Kommentar/Beschreibung

Food carries historical, cultural and psychological connotations. It denotes home, family, origins, class, and ethnicity, but it also implies trade routes, and historical expeditions. To the Tudors, the many plants and ingredients introduced from the Americas, like potatoes, corn and tomatoes, pointed the way to the new world. In the long eighteenth century, French food was established as the upper-class British food, and the Ragout became both a marker of gentility and a dish reviled by nationalists who set up the Roastbeef of old England as its cultural counterpoint. Coffee houses and coffee house culture established a political public life. Curries brought India to English tables. The sugar trade (and boycott) became a symbol of slavery and abolition, respectively. Food was thus always political. The nineteenth century is blamed by food historians as a time of stagnation, yet it is also the time of Mrs Beeton, and the ascent of English women as cooks of national importance. The 20th century brought the discovery of Mediterranean food to the British (a consequence of British involvement in the Spanish civil war).
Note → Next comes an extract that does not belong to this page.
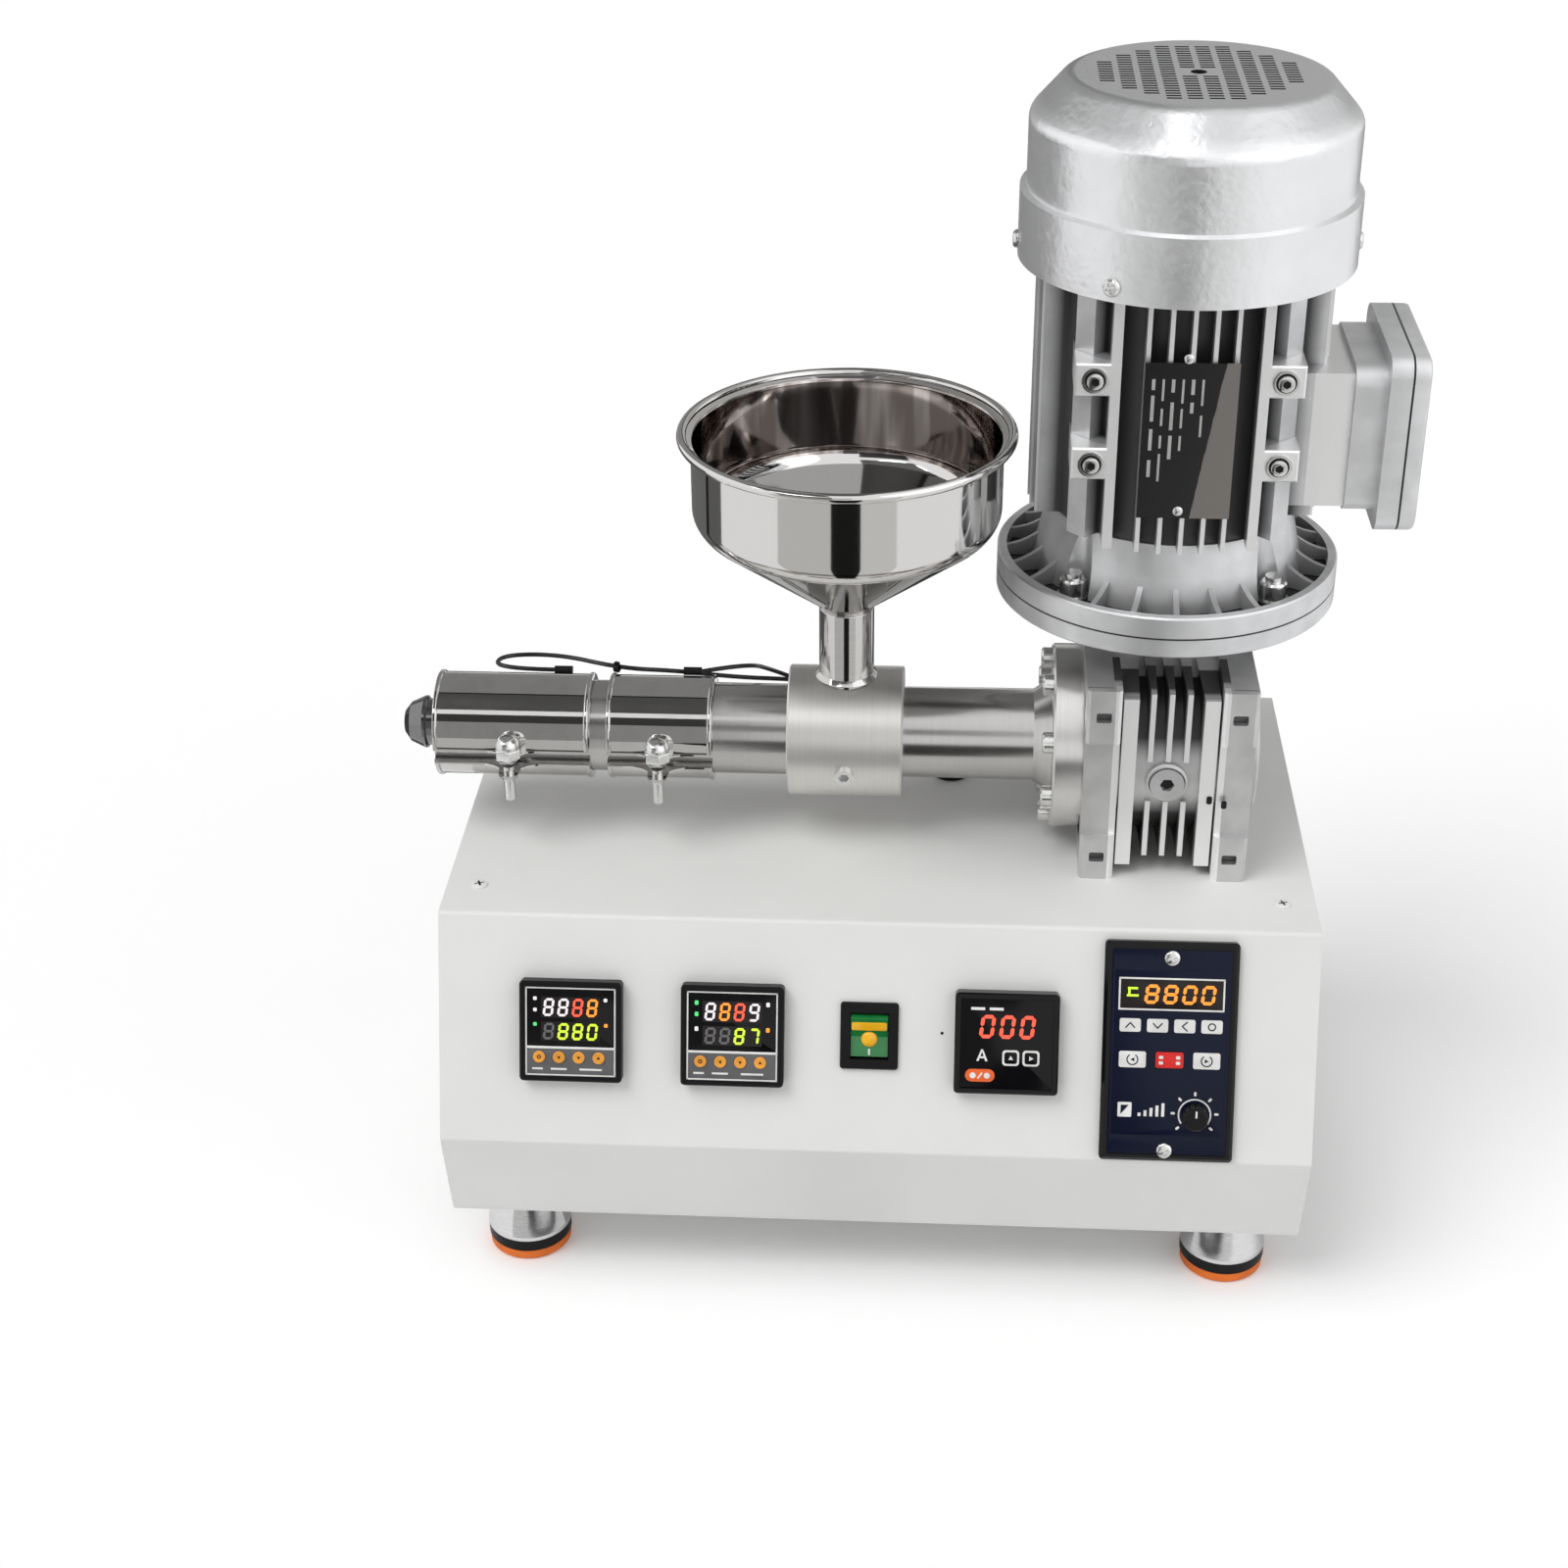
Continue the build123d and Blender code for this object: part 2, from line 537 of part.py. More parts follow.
knob = Pos(0, 0, KNOB_GAP + KNOB_H / 2) * Cylinder(KNOB_R, KNOB_H)
knob = chamfer(knob.faces().sort_by(Axis.Z)[-1].edges(), KNOB_EDGE)
grip = Pos(KNOB_R, 0, KNOB_GAP + KNOB_GRIP_FOOT + KNOB_H / 2) * Cylinder(KNOB_GRIP_R, KNOB_H)
knob -= [Rot(0, 0, i * 360 / KNOB_GRIPS) * grip for i in range(KNOB_GRIPS)]
shaft_foot = KNOB_SHAFT_END - KNOB_SHAFT_DEEP
knob += upright(KNOB_SHAFT_R, shaft_foot, KNOB_GAP + KNOB_H / 2, 0, 0)
save("speed_knob", on_panel(SPEED_X + KNOB_ASIDE, SPEED_DOWN + KNOB_BELOW, face_out) * knob)

# Worm gearbox housing: round cases of wheel and worm between two side frames
back_y = GB_FRONT + GB_DEPTH
top_z = CAB_TOP + GB_H
gearbox = along_x(GB_WHEEL_R, GB_LEFT, GB_RIGHT) + upright(GB_WORM_R, CAB_TOP + SEAM, top_z, GB_X, WORM_Y)
gearbox += block(GB_X - GB_WORM_R, GB_X + GB_WORM_R, OUT_Y, WORM_Y, CAB_TOP + GB_SHELL, top_z - GB_SHELL)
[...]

It also brought an ongoing, very vivid celebrity chef culture, of which we will encounter the most important names that have given British food a global impact: Gordon Ramsay, Nigella Lawson, Jamie Oliver, Claudia Roden, Fuchsia Dunlop and Yotam Ottolenghi. We will consider tv-series (such as Ramsay’s Kitchen Nightmares or Oliver’s The Naked Chef) as well as food blogs to discuss the contemporary marketing strategies of food, and how food is seen today. Students should have read the course book by Dickson Wright by the beginning of term, to have a common background knowledge to the course.

Text:
Dickson Wright, Clarissa. A History of English Food. London: rh books (Arrow), 2013.